SELECT passenger_count,
extract(year from pickup_datetime),
round(trip_distance),
count(*)
FROM trips
GROUP BY 1,
2,
3
ORDER BY 2,
4 desc;
Costs
The cost of storing 104 GB of data on S3 is $3.12 if I were to leave the CSV data there for a month. In this case I had the data on there for a few hours so the costs were substantially less.
The 6-node ds2.8xlarge Redshift cluster in eu-west-1 runs at $45.60 / hour as of this writing. Interestingly I got this message when I launched the cluster:
Applicable charges: The on-demand hourly rate for this cluster will be $45.60, or $7.60 / node.
The Redshift console reports 1 leader node (complete with a public and private IP address) and 6 compute nodes. I guess the leader node was on the house.
The hourly rate is based on the hardware you're allocating so if you have a lot of analysts running ad-hoc queries or a large number of distinct queries in your reporting jobs your per-query costs should be pretty low.
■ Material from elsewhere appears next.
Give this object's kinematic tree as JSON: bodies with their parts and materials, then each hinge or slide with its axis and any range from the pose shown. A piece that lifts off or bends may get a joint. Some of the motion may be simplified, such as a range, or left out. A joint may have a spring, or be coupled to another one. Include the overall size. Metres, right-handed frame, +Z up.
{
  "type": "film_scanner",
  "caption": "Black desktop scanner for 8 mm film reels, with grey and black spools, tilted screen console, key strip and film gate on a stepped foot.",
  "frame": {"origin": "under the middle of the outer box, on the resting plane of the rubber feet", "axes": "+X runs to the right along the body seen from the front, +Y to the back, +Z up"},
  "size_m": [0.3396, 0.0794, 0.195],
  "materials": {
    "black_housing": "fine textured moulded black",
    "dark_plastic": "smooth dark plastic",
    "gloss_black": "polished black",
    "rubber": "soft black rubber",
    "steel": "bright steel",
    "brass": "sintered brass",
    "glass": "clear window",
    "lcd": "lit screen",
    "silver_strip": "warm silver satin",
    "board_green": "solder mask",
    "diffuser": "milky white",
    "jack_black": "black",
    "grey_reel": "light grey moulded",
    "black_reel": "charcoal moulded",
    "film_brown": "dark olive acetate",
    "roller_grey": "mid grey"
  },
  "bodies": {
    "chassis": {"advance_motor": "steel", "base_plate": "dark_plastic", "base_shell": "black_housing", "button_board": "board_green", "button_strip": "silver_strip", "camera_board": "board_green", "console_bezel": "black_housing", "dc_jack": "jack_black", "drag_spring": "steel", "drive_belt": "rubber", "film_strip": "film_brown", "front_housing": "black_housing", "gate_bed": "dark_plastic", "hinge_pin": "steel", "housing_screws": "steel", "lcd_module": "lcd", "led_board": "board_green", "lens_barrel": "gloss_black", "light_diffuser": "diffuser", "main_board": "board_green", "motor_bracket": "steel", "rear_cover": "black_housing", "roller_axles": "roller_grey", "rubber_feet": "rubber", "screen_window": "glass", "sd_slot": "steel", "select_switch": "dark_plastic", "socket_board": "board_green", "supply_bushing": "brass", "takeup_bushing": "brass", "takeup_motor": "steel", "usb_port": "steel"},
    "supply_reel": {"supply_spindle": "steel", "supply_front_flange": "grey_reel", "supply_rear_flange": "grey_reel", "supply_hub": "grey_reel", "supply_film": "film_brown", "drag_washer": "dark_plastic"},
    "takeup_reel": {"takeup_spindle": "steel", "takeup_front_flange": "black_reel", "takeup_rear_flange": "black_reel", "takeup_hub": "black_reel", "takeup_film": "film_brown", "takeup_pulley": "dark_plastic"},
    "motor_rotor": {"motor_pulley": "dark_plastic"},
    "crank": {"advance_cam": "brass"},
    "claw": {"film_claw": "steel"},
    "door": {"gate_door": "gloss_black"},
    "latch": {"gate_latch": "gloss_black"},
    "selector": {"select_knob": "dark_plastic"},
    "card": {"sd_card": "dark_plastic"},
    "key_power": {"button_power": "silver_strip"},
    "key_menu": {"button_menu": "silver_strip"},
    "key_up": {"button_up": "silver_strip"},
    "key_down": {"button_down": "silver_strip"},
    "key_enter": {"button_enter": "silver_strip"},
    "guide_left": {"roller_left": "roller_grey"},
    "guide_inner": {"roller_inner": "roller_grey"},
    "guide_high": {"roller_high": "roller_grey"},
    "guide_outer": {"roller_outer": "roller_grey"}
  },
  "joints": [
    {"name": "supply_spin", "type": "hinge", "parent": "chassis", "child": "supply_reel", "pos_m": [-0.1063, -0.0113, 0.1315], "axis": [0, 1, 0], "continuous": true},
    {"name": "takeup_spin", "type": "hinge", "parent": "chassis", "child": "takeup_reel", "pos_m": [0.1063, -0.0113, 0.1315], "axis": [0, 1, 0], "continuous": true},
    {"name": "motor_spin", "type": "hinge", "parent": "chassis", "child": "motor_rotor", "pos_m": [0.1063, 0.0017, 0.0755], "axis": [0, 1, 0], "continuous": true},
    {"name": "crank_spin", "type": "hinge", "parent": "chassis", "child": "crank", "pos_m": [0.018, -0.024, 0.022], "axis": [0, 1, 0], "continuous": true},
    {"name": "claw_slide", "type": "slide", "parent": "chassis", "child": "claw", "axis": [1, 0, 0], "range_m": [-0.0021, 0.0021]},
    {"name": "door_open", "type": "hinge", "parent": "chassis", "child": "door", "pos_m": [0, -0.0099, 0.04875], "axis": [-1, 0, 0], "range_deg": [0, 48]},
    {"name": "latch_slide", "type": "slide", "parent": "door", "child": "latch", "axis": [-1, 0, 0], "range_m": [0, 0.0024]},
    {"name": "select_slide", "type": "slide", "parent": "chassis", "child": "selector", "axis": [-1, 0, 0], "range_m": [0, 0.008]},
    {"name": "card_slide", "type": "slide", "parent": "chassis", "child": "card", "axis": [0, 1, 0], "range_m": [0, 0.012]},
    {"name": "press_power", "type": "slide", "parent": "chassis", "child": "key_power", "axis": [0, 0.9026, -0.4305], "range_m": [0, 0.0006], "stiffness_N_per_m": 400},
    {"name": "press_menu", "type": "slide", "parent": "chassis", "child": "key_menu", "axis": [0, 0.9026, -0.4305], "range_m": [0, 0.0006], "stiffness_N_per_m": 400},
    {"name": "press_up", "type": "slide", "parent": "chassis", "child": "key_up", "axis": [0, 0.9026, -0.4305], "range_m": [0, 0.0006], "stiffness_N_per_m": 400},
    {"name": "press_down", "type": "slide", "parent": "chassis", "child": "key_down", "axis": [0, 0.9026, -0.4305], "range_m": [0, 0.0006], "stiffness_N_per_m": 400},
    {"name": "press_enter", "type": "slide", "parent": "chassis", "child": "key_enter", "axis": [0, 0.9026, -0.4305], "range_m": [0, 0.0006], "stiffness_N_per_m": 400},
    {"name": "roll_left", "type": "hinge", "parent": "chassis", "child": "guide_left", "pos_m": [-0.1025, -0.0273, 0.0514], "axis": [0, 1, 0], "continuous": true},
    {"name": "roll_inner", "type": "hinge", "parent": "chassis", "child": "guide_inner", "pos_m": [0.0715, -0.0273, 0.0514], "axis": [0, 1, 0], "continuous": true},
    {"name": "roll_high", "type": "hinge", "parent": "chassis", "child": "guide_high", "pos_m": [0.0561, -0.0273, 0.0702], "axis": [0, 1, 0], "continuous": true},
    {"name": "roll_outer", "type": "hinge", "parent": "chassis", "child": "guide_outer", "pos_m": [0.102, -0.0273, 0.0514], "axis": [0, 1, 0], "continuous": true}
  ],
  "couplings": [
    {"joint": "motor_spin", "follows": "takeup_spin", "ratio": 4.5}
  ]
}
The other thing to consider is that the cluster took 20 minutes to launch and the data took just over 11 minutes to load into Redshift. You could automate the setup, loading and tear down of the cluster with a tool like Airflow. In this sort of scenario a job could launch the cluster at 8:30am on Monday, run the reporting jobs and then leave the cluster running for 6 to 8 hours for any ad-hoc queries. If this was spread across the work week you'd be looking at 40 hours of usage instead of 168 shaving 76% off your Redshift bill. Redshift supports snapshots as well if you don't want to use S3 as your only warm data store.